### Data lines:
--------------------------------------------------

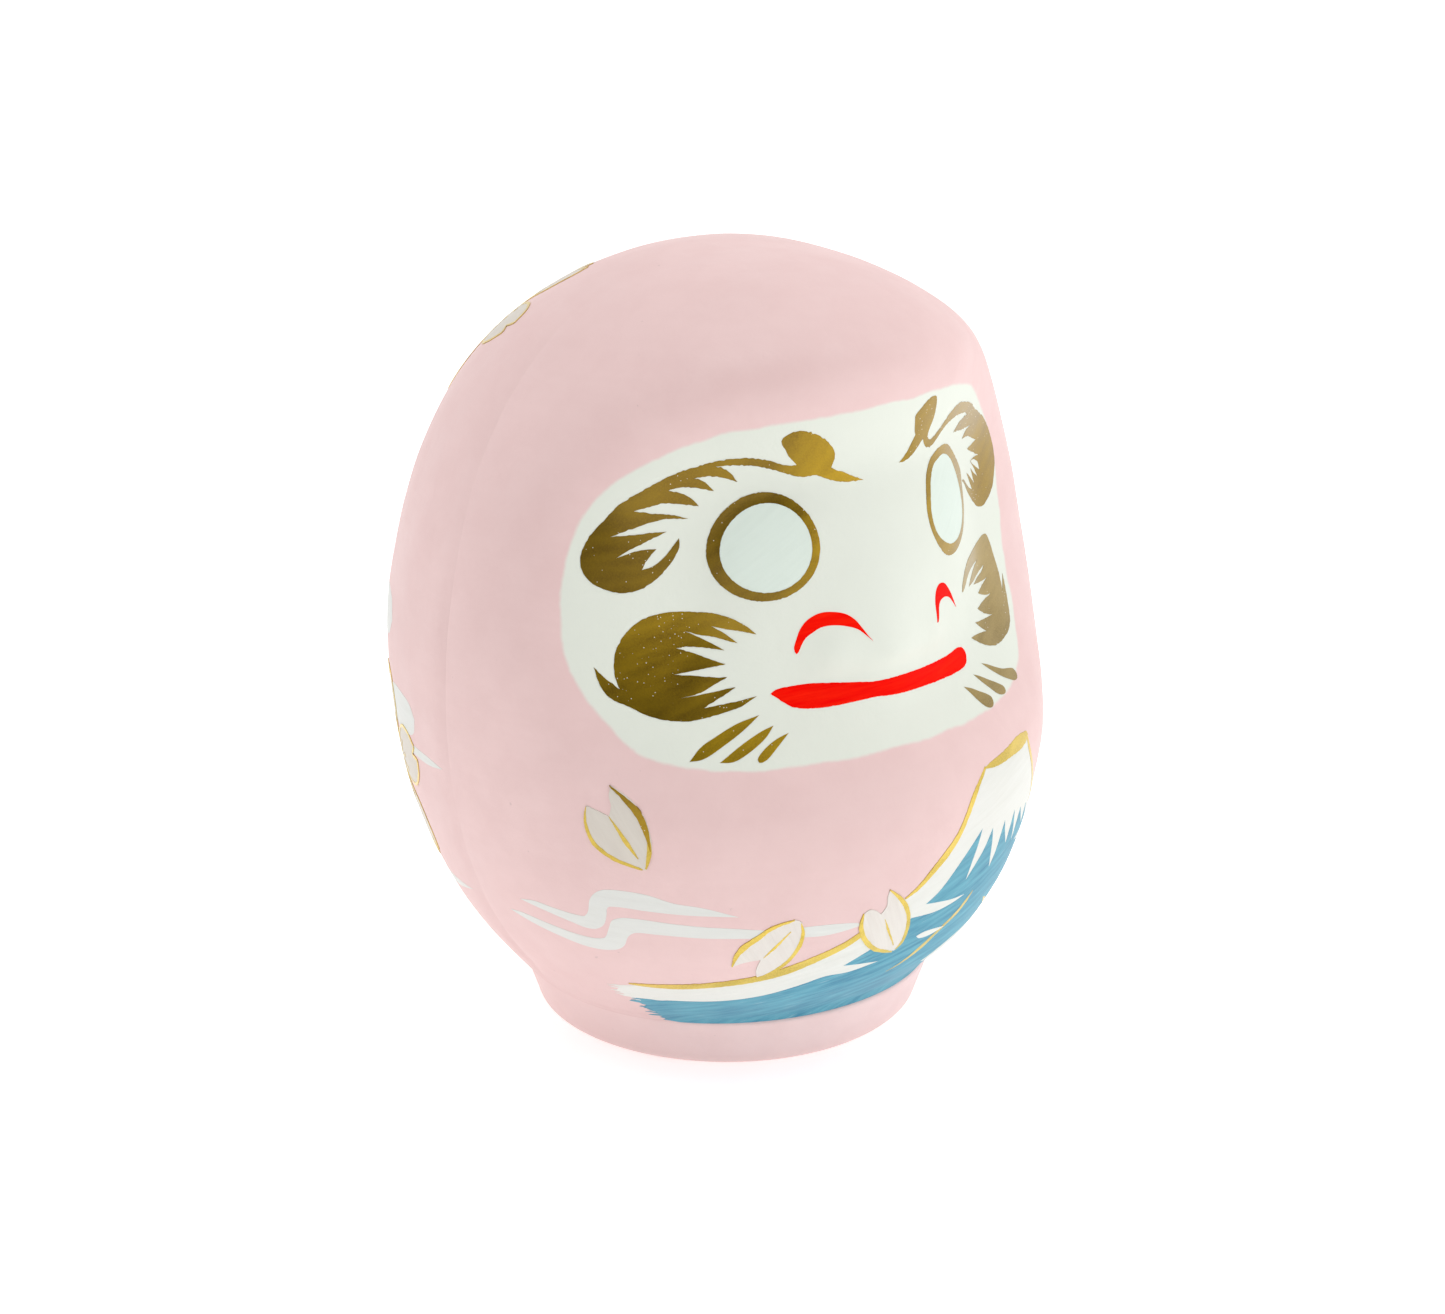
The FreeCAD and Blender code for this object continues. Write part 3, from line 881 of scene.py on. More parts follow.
BROW_LEFT = [
    (8, 46.8, 1), (10, 47.5), (12, 47.9), (13.5, 48), (15, 47.7), (15.8, 47), (16.2, 46.3),
    (15.9, 45.6), (15.6, 45), (16.5, 44.5), (17.5, 44.3), (19, 44.5), (21, 45), (23, 45.6),
    (25, 46.1), (27, 46.4), (29, 46.5), (32, 46.3), (36, 45.8), (40, 45), (43, 44), (46, 43),
    (49, 41.8), (51.5, 40.5), (53.5, 39), (55.3, 37), (56.5, 34.8), (56.9, 33), (56.8, 31.5),
    (56, 30.2), (54.8, 28.6), (53, 27.6), (51, 27.05), (49.5, 27), (47.8, 27.6), (46, 29),
    (44.5, 30.6), (42.5, 32.5), (40.5, 34.4), (38.3, 35.4, 1), (40.2, 35.2), (42, 34.1),
    (44, 32.7), (45.9, 31.7, 1), (45, 33.2), (43.4, 35.5, 1), (45, 34.4), (47.3, 32.3, 1),
    (46.6, 34), (45.9, 35.4, 1), (47.5, 34), (49.2, 32.8, 1), (47.5, 35), (45.8, 36.6, 1),
    (47.5, 35.4), (50.2, 33.5, 1), (49.4, 35.2), (47.6, 36.3), (45.8, 36.7, 1), (47.8, 36.6),
    (49.8, 36.1, 1), (47, 37.6), (43.4, 39.2, 1), (46, 39.1), (48.2, 39, 1), (45.5, 40.1),
    (42.5, 41.1), (38.7, 41.6, 1), (40, 42.2), (43.1, 42.3, 1), (39, 42.8), (35, 43.3),
    (31.2, 43.7, 1), (33, 44.2), (35.5, 44.45), (38.5, 44.3, 1), (36, 44.9), (33, 45.2),
    (30, 45.4), (27, 45.3), (24, 45), (21.5, 44.3), (19.5, 43.7), (17.8, 43.5), (16, 43.7),
    (15, 44.1), (14.2, 44.6), (13.3, 44.4), (12, 43.8), (10.5, 43.2), (8.5, 42.8), (6, 42.7, 1),
    (8, 43.5), (9.5, 44.5), (10.3, 45.2, 1), (9.2, 45.9),
]


def gold_hair(name, points, seed, material):
    """A brow or whiskers, in gold with a slightly uneven edge."""
    painted(name, [feathered(outline(points), 0.12, 2.4, seed)], 2, material)


# The right brow's gold has painted shade; the left brow's is the plain gold.
gold_hair("brow_right", BROW_RIGHT, 1, GOLD_SHADED)
gold_hair("brow_left", BROW_LEFT, 2, GOLD)

# ---------------------------------------------------------------- eyes


def oval(centre, wide, tall, lean=0.0):
    """An oval outline, fuller towards one side when it leans."""
    found = []
    for k in range(24):
        a = math.radians(15.0 * k)
        x = math.cos(a)
        y = math.sin(a)
        found.append((centre[0] + wide * x, centre[1] + tall * y * (1.0 + lean * x)))
    return found


EYE_LEFT_OUT = [
    (14.5, 34), (15, 37), (16.3, 40), (18.5, 41.9), (21.5, 42.7), (25, 43), (28.5, 42.6),
    (32, 41.3), (35, 39.6), (37.2, 38), (38, 36.9), (37.6, 35.4), (36.8, 33.5), (35.8, 31.3),
    (34.5, 29), (33, 27), (30.5, 25.4), (27.5, 24.3), (24.8, 24), (22, 24.5), (19.5, 25.9),
    (17, 28.2), (15.3, 30.8),
]
EYE_LEFT_IN = [
    (16.2, 34), (16.8, 36.8), (18, 39.2), (20, 40.9), (22.5, 41.5), (25, 41.8), (28, 41.3),
    (31, 39.9), (33, 37.6), (34.1, 35), (34.1, 32), (33.2, 29.5), (31.5, 27.7), (29, 26.5),
    (26, 26.1), (23.5, 26.4), (20.5, 27.6), (18, 29.3), (16.6, 31.5),
]


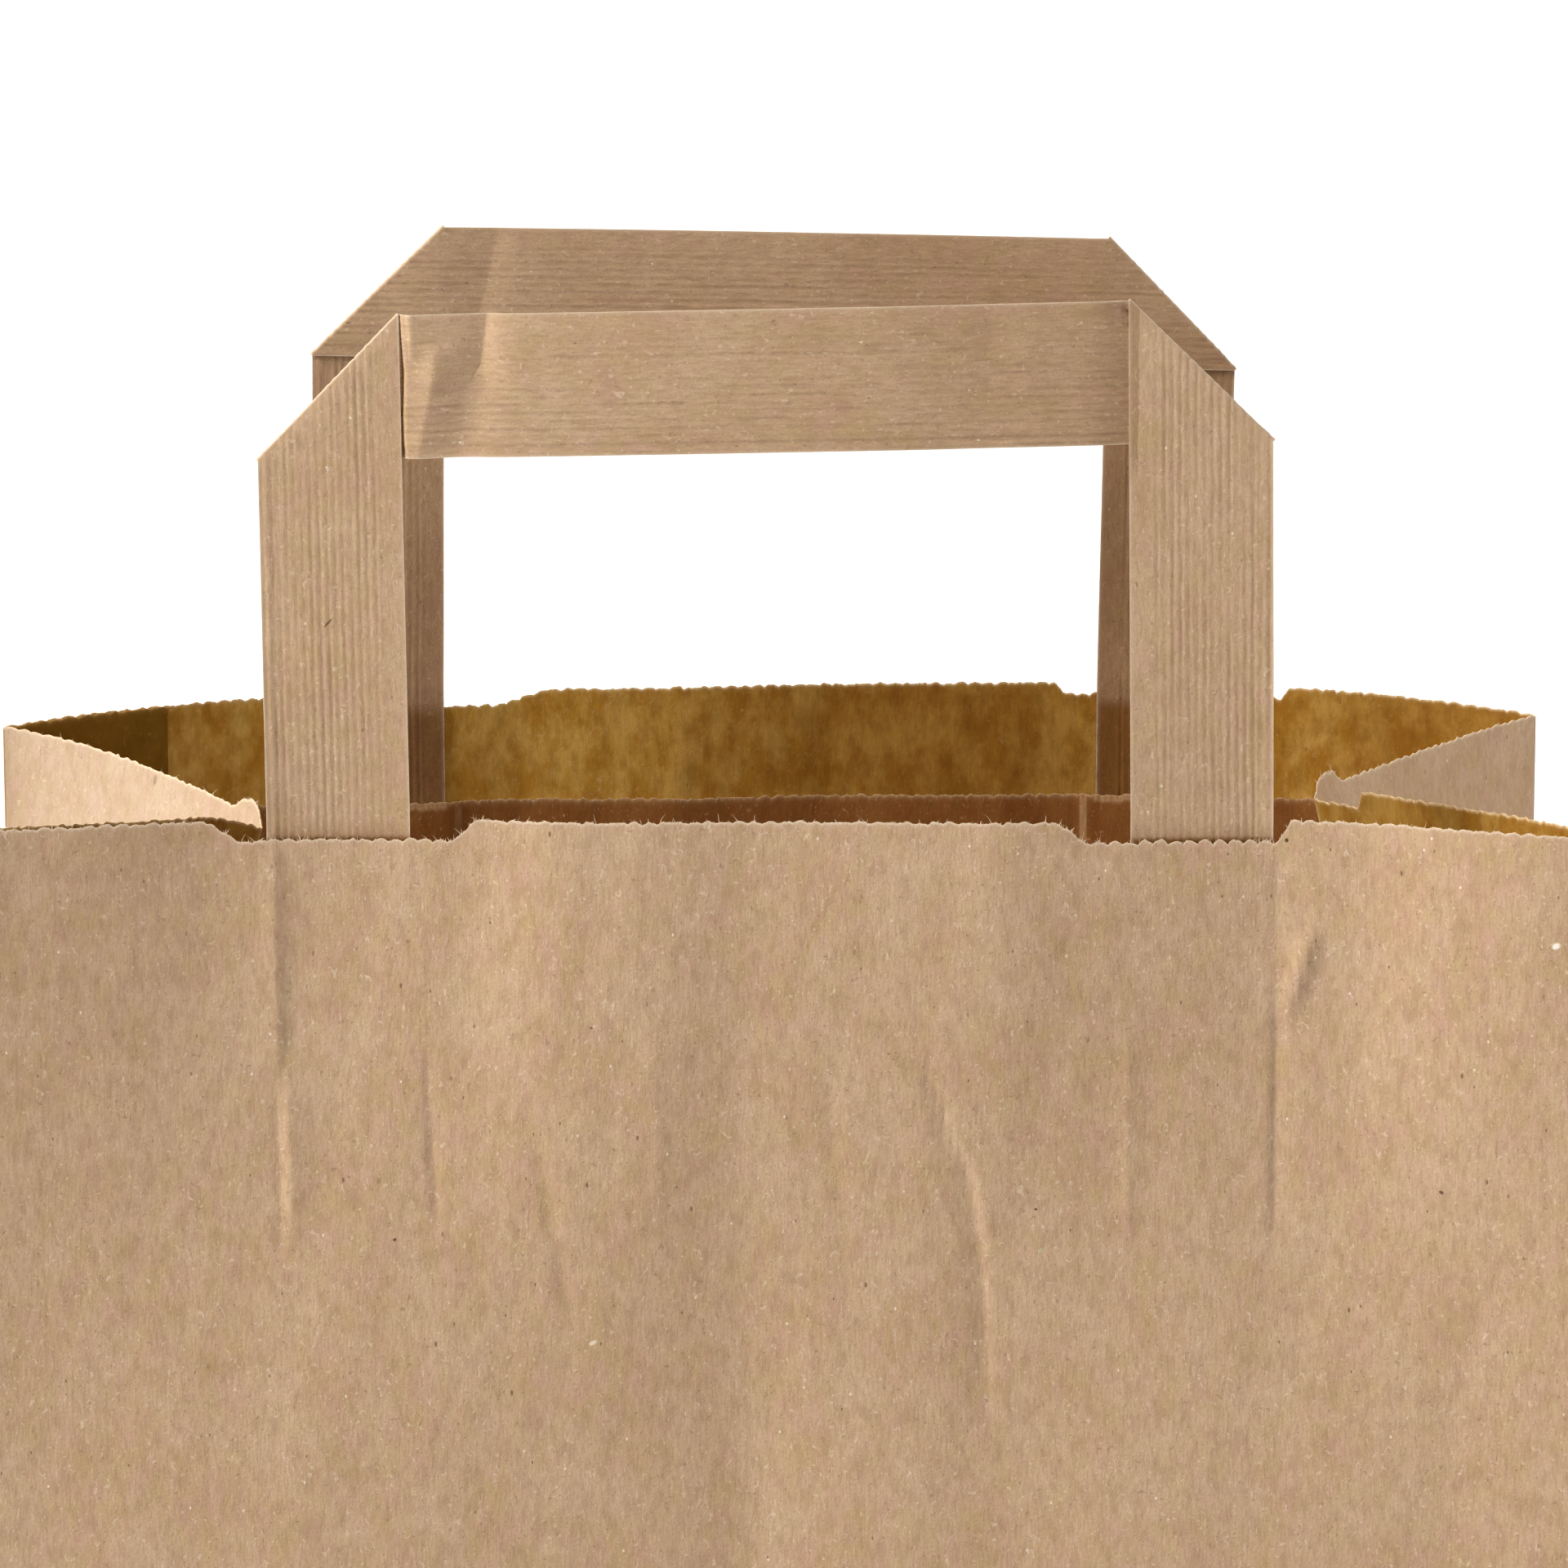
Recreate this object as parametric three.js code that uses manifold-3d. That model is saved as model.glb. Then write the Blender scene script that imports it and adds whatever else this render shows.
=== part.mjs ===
import * as THREE from 'three';
import { mergeVertices } from 'three/addons/utils/BufferGeometryUtils.js';
import Module from 'manifold-3d';

// A kraft paper carrier bag with a block bottom and two flat tape handles.
// One sheet is folded into the walls, the gussets and the bottom. Each handle is one paper tape,
// folded at 45 degrees at both corners, and its legs are glued between a wall and a patch.
// Millimetres, X to the right, Y to the back, Z up, origin in the middle of the underside.

const { lerp, clamp, smoothstep } = THREE.MathUtils;

// The sheet
const bagWidth = 320; // front and back wall
const gussetWidth = 170; // side wall, folded in two by its middle crease
const bagHeight = 270; // paper length from the bottom fold to the mouth
const paper = 0.15; // one ply
const seamWidth = 33; // glued tab that closes the tube, inside the back wall at its left fold
const flapOverlap = 15; // how far each bottom flap passes the middle
const flapInset = 0.3; // the bottom flaps start this far in from the fold

// How the open mouth stands: the left and right folds lean by this much in Y, and the wall between
// them bows by the depth given, flatter in the middle the higher the power
const mouthNarrowing = 4.8; // each corner fold comes in by this much in X
const frontLean = { left: 0, right: -4.5, bow: 16.95, power: 2.9, skew: 0.087 };
const backLean = { left: -44.5, right: -37.5, bow: 25.5, power: 3.55, skew: 0.103 };
const kneeInset = 12; // the gusset crease is pushed in by this much where the bottom folds meet it
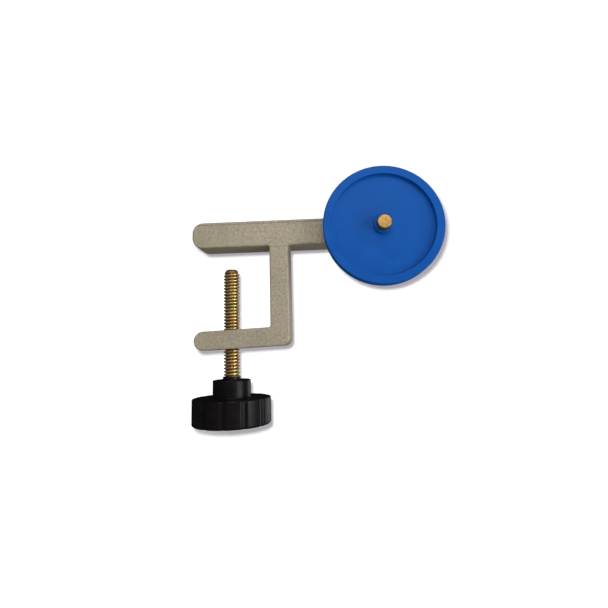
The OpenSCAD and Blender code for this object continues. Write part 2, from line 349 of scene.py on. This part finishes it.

--------------------------------------------------

### Task to complete:
Search the data above for the string "manifold" and copy each line that has it.

### Right answer:
Recreate this object as parametric three.js code that uses manifold-3d. That model is saved as model.glb. Then write the Blender scene script that imports it and adds whatever else this render shows.
import Module from 'manifold-3d';